Stored items
Begin

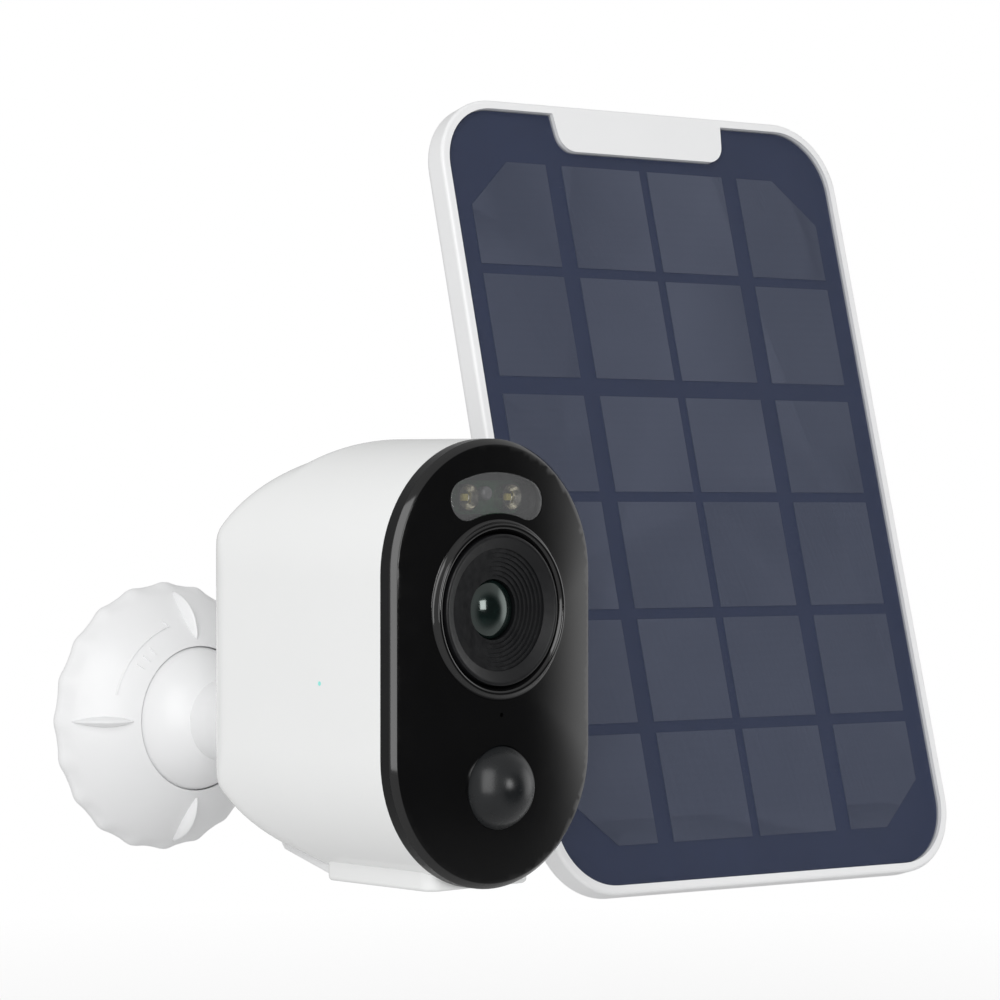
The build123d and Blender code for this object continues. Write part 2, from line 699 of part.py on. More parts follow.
with BuildPart() as battery_holder:
    with BuildSketch(face_plane(CELL_DEPTH - CELL_R - 0.2)):
        Rectangle(HOLDER_W, HOLDER_H)
    extrude(amount=HOLDER_T)
    with BuildSketch(face_plane(CELL_DEPTH - CELL_R - 0.2)):
        with Locations((0, (CELL_LENGTH + END_T) / 2), (0, -(CELL_LENGTH + END_T) / 2)):
            Rectangle(END_W, END_T)
    extrude(amount=-END_DEPTH)
battery_holder.part.label = "battery_holder"
export_step(battery_holder.part, "parts/battery_holder.step")

with BuildPart() as antenna:
    with BuildSketch(Plane.XY.offset(HEAD_Z + 38.0)):
        with Locations((0, FACE_Y + 26)):
            Rectangle(24, 9)
    extrude(amount=0.8)
antenna.part.label = "antenna"
export_step(antenna.part, "parts/antenna.step")

# ---------------------------------------------------------------- ball brackets

SEAT_R = BALL_R + RUN_GAP + LINER_T + RUN_GAP
FLOOR_Y = -1.8
BALL_OPEN = 70.0  # the ball is cut off this far round from the wall
LIP_Y = -20.9
MOUTH_Y = -22.5
RING_FRONT_Y = -23.0
MOUTH_R = 16.36
LINER_FROM = 64.0
LINER_TO = 76.0
SCALLOPS = 20
STUD_BURIED = 12.0
STUD_OUT = 8.5


def ball_point(radius, angle):
    """A point of a round about the ball's centre; the angle is measured from the wall."""
    return (radius * sin(radians(angle)), radius * cos(radians(angle)))


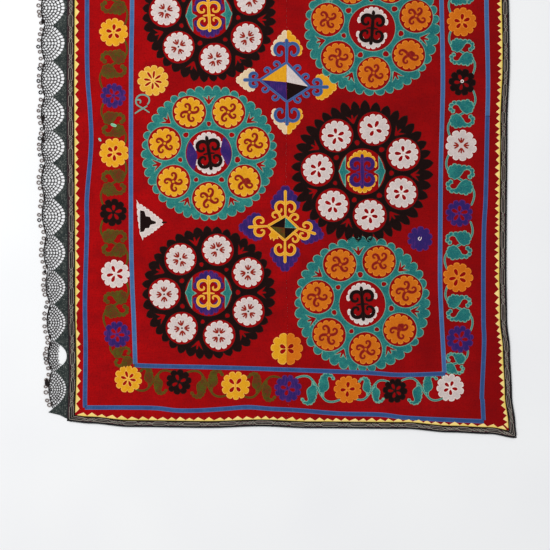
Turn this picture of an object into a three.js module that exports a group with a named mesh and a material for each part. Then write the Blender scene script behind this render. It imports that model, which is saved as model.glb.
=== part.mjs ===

End

**Objective:**
Copy every line of the records word for word.

**Written answer:**
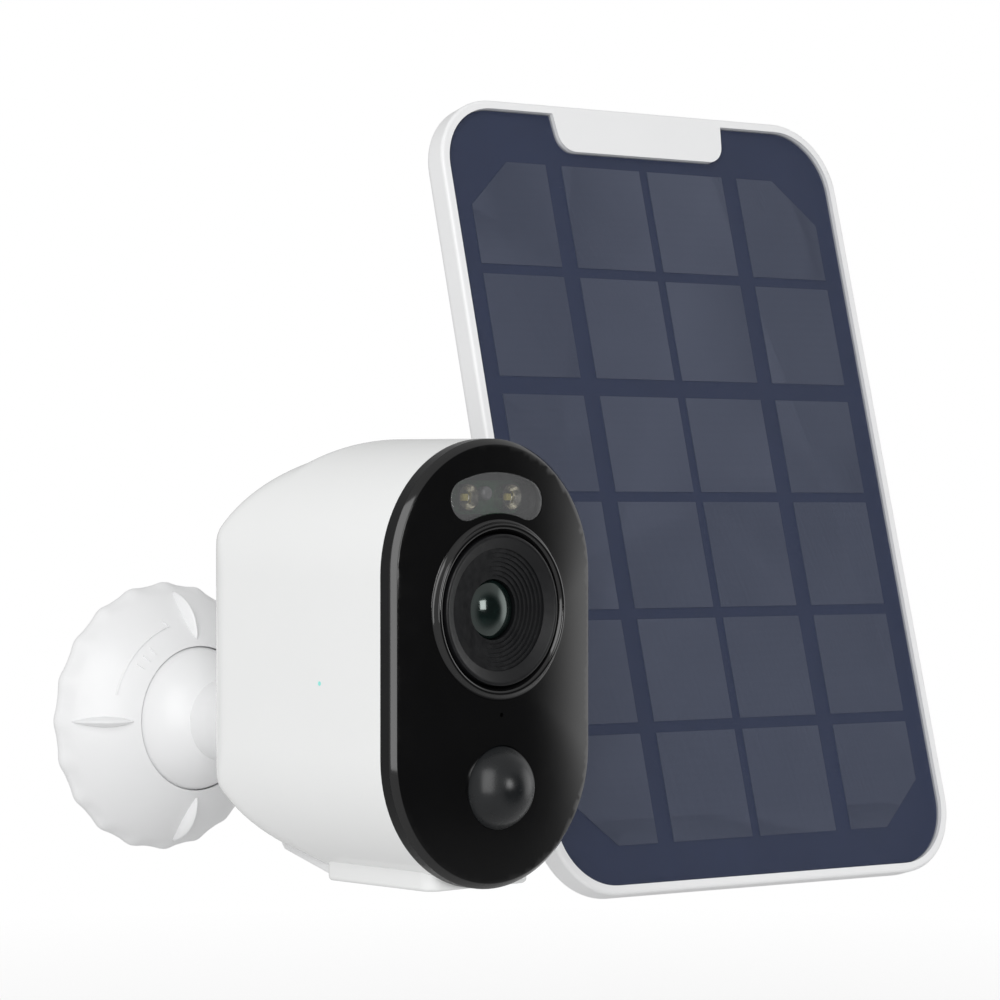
The build123d and Blender code for this object continues. Write part 2, from line 699 of part.py on. More parts follow.
with BuildPart() as battery_holder:
    with BuildSketch(face_plane(CELL_DEPTH - CELL_R - 0.2)):
        Rectangle(HOLDER_W, HOLDER_H)
    extrude(amount=HOLDER_T)
    with BuildSketch(face_plane(CELL_DEPTH - CELL_R - 0.2)):
        with Locations((0, (CELL_LENGTH + END_T) / 2), (0, -(CELL_LENGTH + END_T) / 2)):
            Rectangle(END_W, END_T)
    extrude(amount=-END_DEPTH)
battery_holder.part.label = "battery_holder"
export_step(battery_holder.part, "parts/battery_holder.step")

with BuildPart() as antenna:
    with BuildSketch(Plane.XY.offset(HEAD_Z + 38.0)):
        with Locations((0, FACE_Y + 26)):
            Rectangle(24, 9)
    extrude(amount=0.8)
antenna.part.label = "antenna"
export_step(antenna.part, "parts/antenna.step")

# ---------------------------------------------------------------- ball brackets

SEAT_R = BALL_R + RUN_GAP + LINER_T + RUN_GAP
FLOOR_Y = -1.8
BALL_OPEN = 70.0  # the ball is cut off this far round from the wall
LIP_Y = -20.9
MOUTH_Y = -22.5
RING_FRONT_Y = -23.0
MOUTH_R = 16.36
LINER_FROM = 64.0
LINER_TO = 76.0
SCALLOPS = 20
STUD_BURIED = 12.0
STUD_OUT = 8.5


def ball_point(radius, angle):
    """A point of a round about the ball's centre; the angle is measured from the wall."""
    return (radius * sin(radians(angle)), radius * cos(radians(angle)))


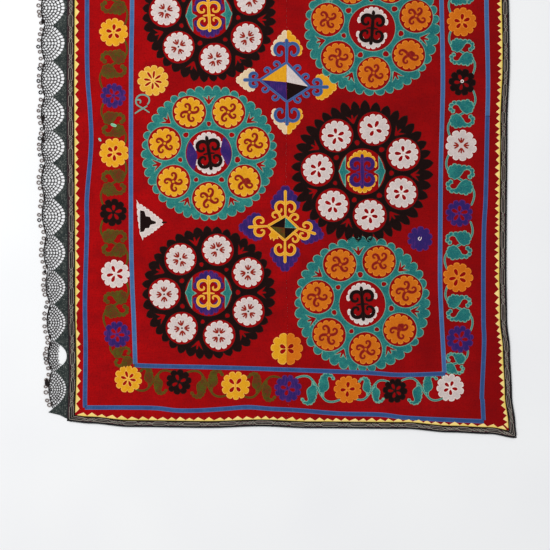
Turn this picture of an object into a three.js module that exports a group with a named mesh and a material for each part. Then write the Blender scene script behind this render. It imports that model, which is saved as model.glb.
=== part.mjs ===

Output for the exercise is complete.